# Your instructions
Reproduce each line exactly.

-- Begin --

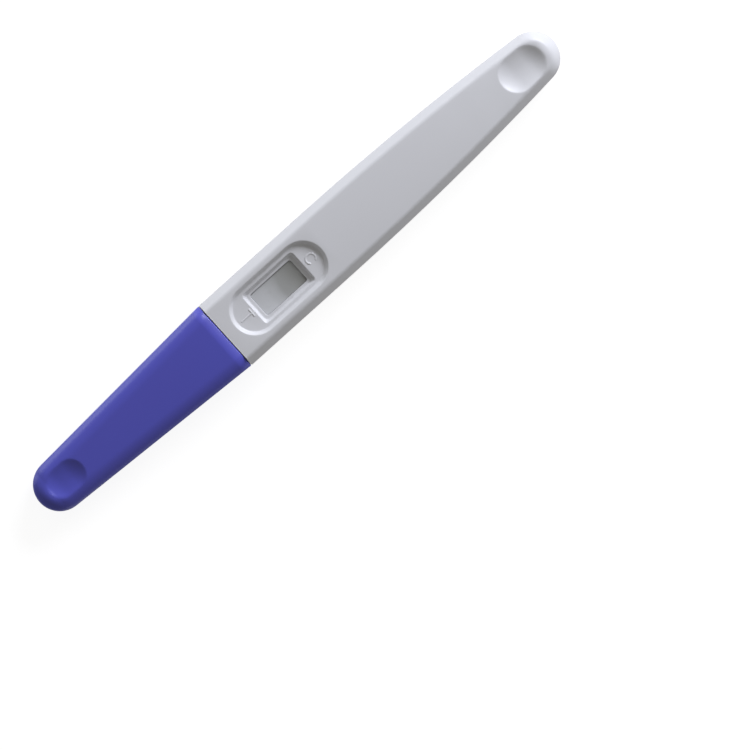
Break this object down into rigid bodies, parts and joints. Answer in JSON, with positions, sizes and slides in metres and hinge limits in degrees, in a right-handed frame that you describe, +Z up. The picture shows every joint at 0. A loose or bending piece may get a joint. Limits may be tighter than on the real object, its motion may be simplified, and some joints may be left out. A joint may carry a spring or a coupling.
{
  "type": "midstream pregnancy test",
  "caption": "Slim midstream test stick: bevelled white housing with a recessed result window and thumb dimple, absorbent tip, and a tapered violet-blue cap that slides off.",
  "frame": {"origin": "on the ground plane under the middle of the capped stick, at the bottom centre of its bounding box", "axes": "+X from the cap towards the grip end, +Z up through the window, +Y across the stick"},
  "size_m": [0.14, 0.016, 0.0078],
  "materials": {
    "cap_plastic": "satin moulded plastic, violet-blue",
    "housing_plastic": "satin moulded plastic, white",
    "lens_plastic": "frosted translucent plastic, greenish grey",
    "tip_fibre": "pressed absorbent fibre, off-white",
    "card_plastic": "thin plastic card, white",
    "pad_fibre": "glass-fibre and cellulose pad, off-white",
    "membrane_sheet": "smooth porous sheet, white"
  },
  "bodies": {
    "stick": {"upper_shell": "housing_plastic", "lower_shell": "housing_plastic", "window_lens": "lens_plastic", "absorbent_tip": "tip_fibre", "backing_card": "card_plastic", "conjugate_pad": "pad_fibre", "membrane": "membrane_sheet", "sink_pad": "pad_fibre"},
    "cap": {"cap": "cap_plastic"}
  },
  "joints": [
    {"name": "cap_slide", "type": "slide", "parent": "stick", "child": "cap", "axis": [-1, 0, 0], "range_m": [0, 0.032]}
  ]
}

-- End --

# Solution to this exercise
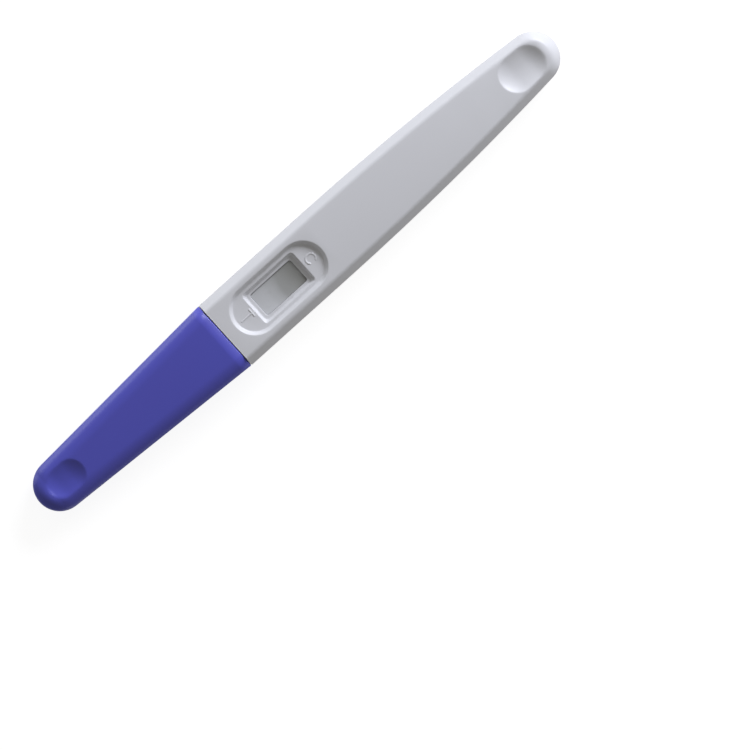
Break this object down into rigid bodies, parts and joints. Answer in JSON, with positions, sizes and slides in metres and hinge limits in degrees, in a right-handed frame that you describe, +Z up. The picture shows every joint at 0. A loose or bending piece may get a joint. Limits may be tighter than on the real object, its motion may be simplified, and some joints may be left out. A joint may carry a spring or a coupling.
{
  "type": "midstream pregnancy test",
  "caption": "Slim midstream test stick: bevelled white housing with a recessed result window and thumb dimple, absorbent tip, and a tapered violet-blue cap that slides off.",
  "frame": {"origin": "on the ground plane under the middle of the capped stick, at the bottom centre of its bounding box", "axes": "+X from the cap towards the grip end, +Z up through the window, +Y across the stick"},
  "size_m": [0.14, 0.016, 0.0078],
  "materials": {
    "cap_plastic": "satin moulded plastic, violet-blue",
    "housing_plastic": "satin moulded plastic, white",
    "lens_plastic": "frosted translucent plastic, greenish grey",
    "tip_fibre": "pressed absorbent fibre, off-white",
    "card_plastic": "thin plastic card, white",
    "pad_fibre": "glass-fibre and cellulose pad, off-white",
    "membrane_sheet": "smooth porous sheet, white"
  },
  "bodies": {
    "stick": {"upper_shell": "housing_plastic", "lower_shell": "housing_plastic", "window_lens": "lens_plastic", "absorbent_tip": "tip_fibre", "backing_card": "card_plastic", "conjugate_pad": "pad_fibre", "membrane": "membrane_sheet", "sink_pad": "pad_fibre"},
    "cap": {"cap": "cap_plastic"}
  },
  "joints": [
    {"name": "cap_slide", "type": "slide", "parent": "stick", "child": "cap", "axis": [-1, 0, 0], "range_m": [0, 0.032]}
  ]
}